The facility features a 14.4 m test reach within a 17.1 m-long channel, adjustable slopes up to 4%, and systems for recirculating both bedload and suspended sediment, enabling realistic simulations of fluvial processes at laboratory and prototype scales. Advanced instrumentation, including acoustic velocimeters, laser bed scanners, sediment concentration analysers, bed profilers, and automated monitoring systems, supports high-resolution measurements of flow dynamics, sediment transport, bed morphology, and hydraulic roughness.


How to apply?

Researchers interested in accessing the facility are invited to contact the designated contact person to discuss their research requirements and submit a proposal. Access is available to researchers from institutions other than the university hosting the facility.

Proposals should not exceed two pages and should clearly describe the scientific objectives, methodology, and expected outcomes of the proposed research.

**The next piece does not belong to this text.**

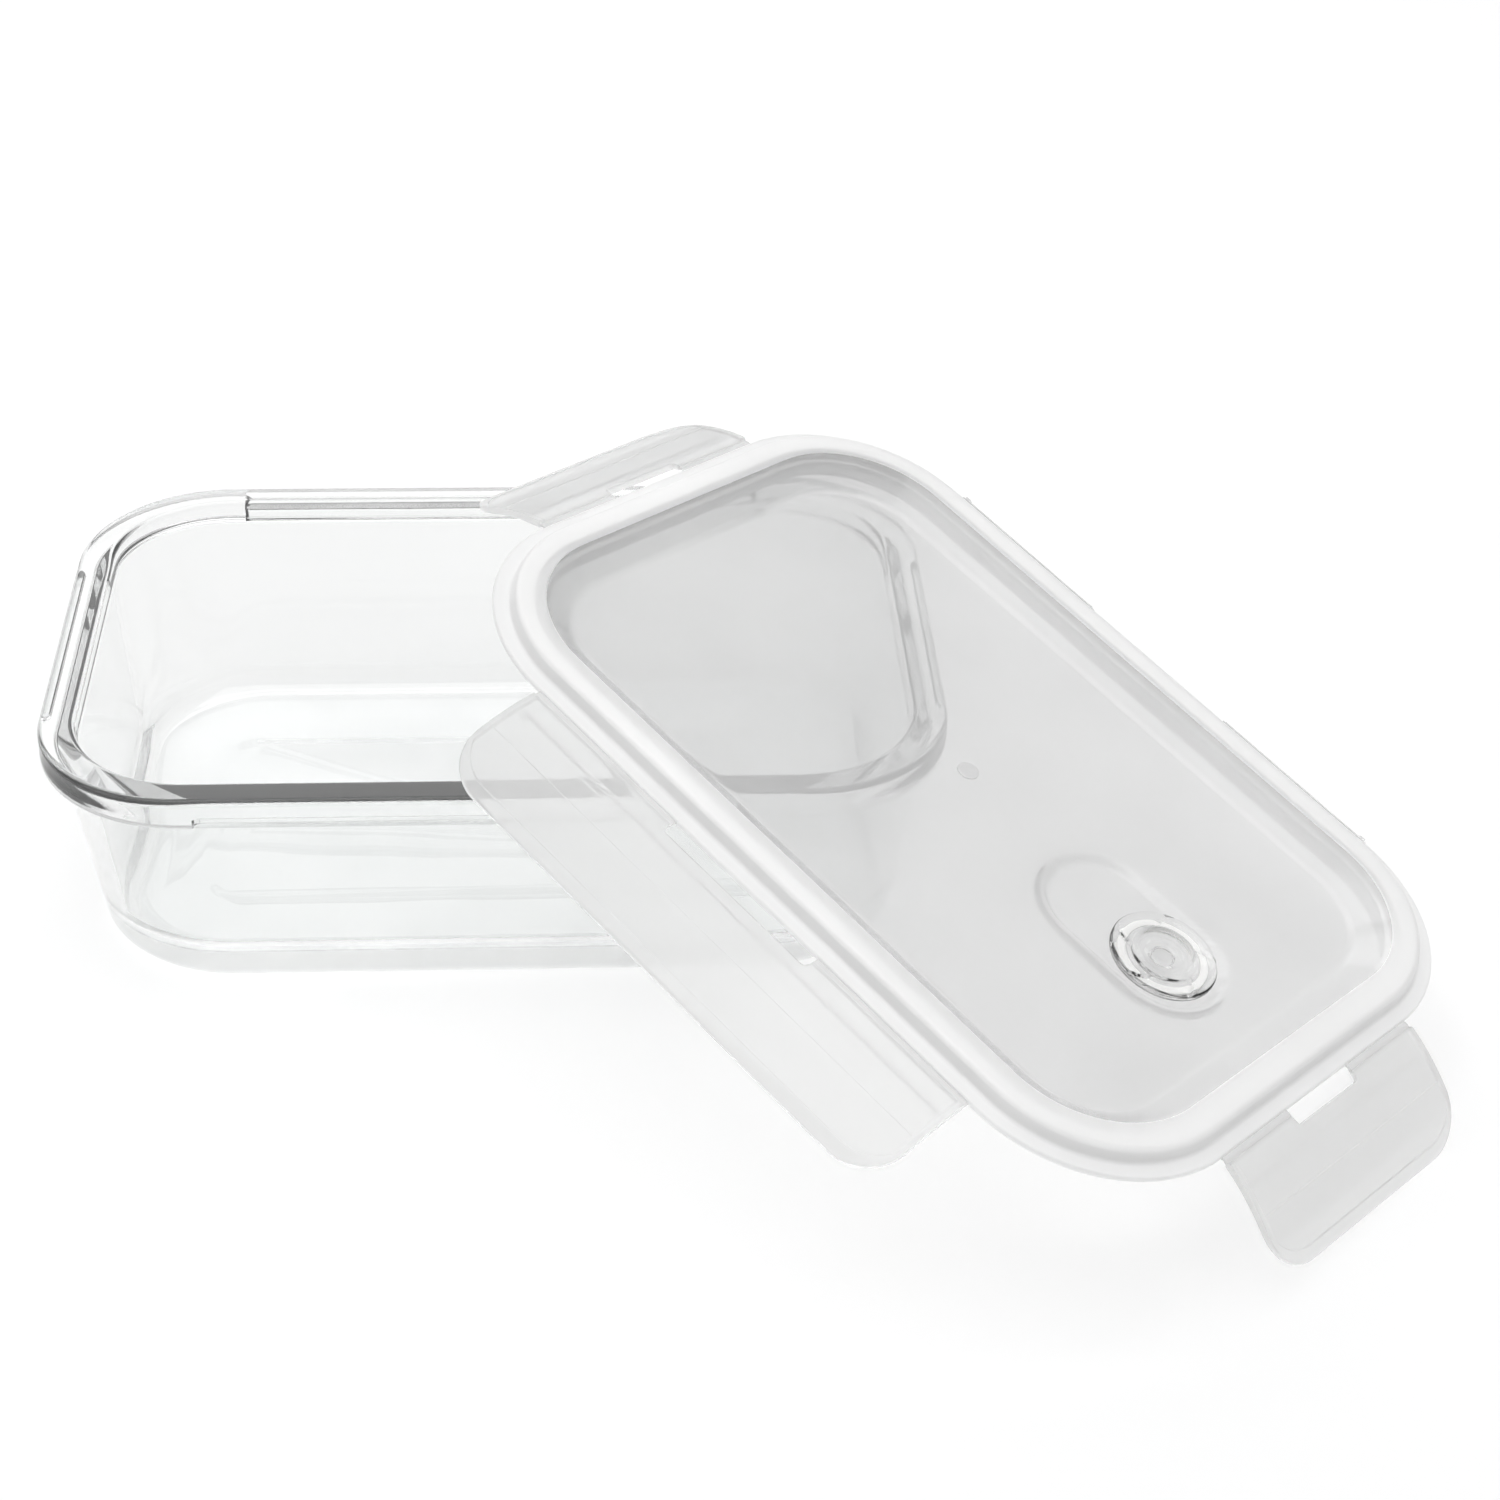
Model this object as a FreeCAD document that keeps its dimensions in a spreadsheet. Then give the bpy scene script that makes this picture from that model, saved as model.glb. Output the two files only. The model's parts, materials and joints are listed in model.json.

All proposals will be evaluated, and applicants will be notified of the outcome within two weeks of submission.

Successful applicants will be granted access to the facility’s laboratory equipment and infrastructure and will receive technical and scientific support throughout the access period.

What should be in a proposal? 

A proposal should include a brief summary (maximum 150 words) and a project description (maximum two pages) addressing the following:

  • Scientific background: Overview of the research topic and its significance.
  • Research approach: Description of the proposed work, including sample details, required analyses and their justification, and the estimated analysis time.
  • Innovation: Novel aspects of the research.
  • Expected impact: How the proposed analyses will contribute to or advance the research objectives.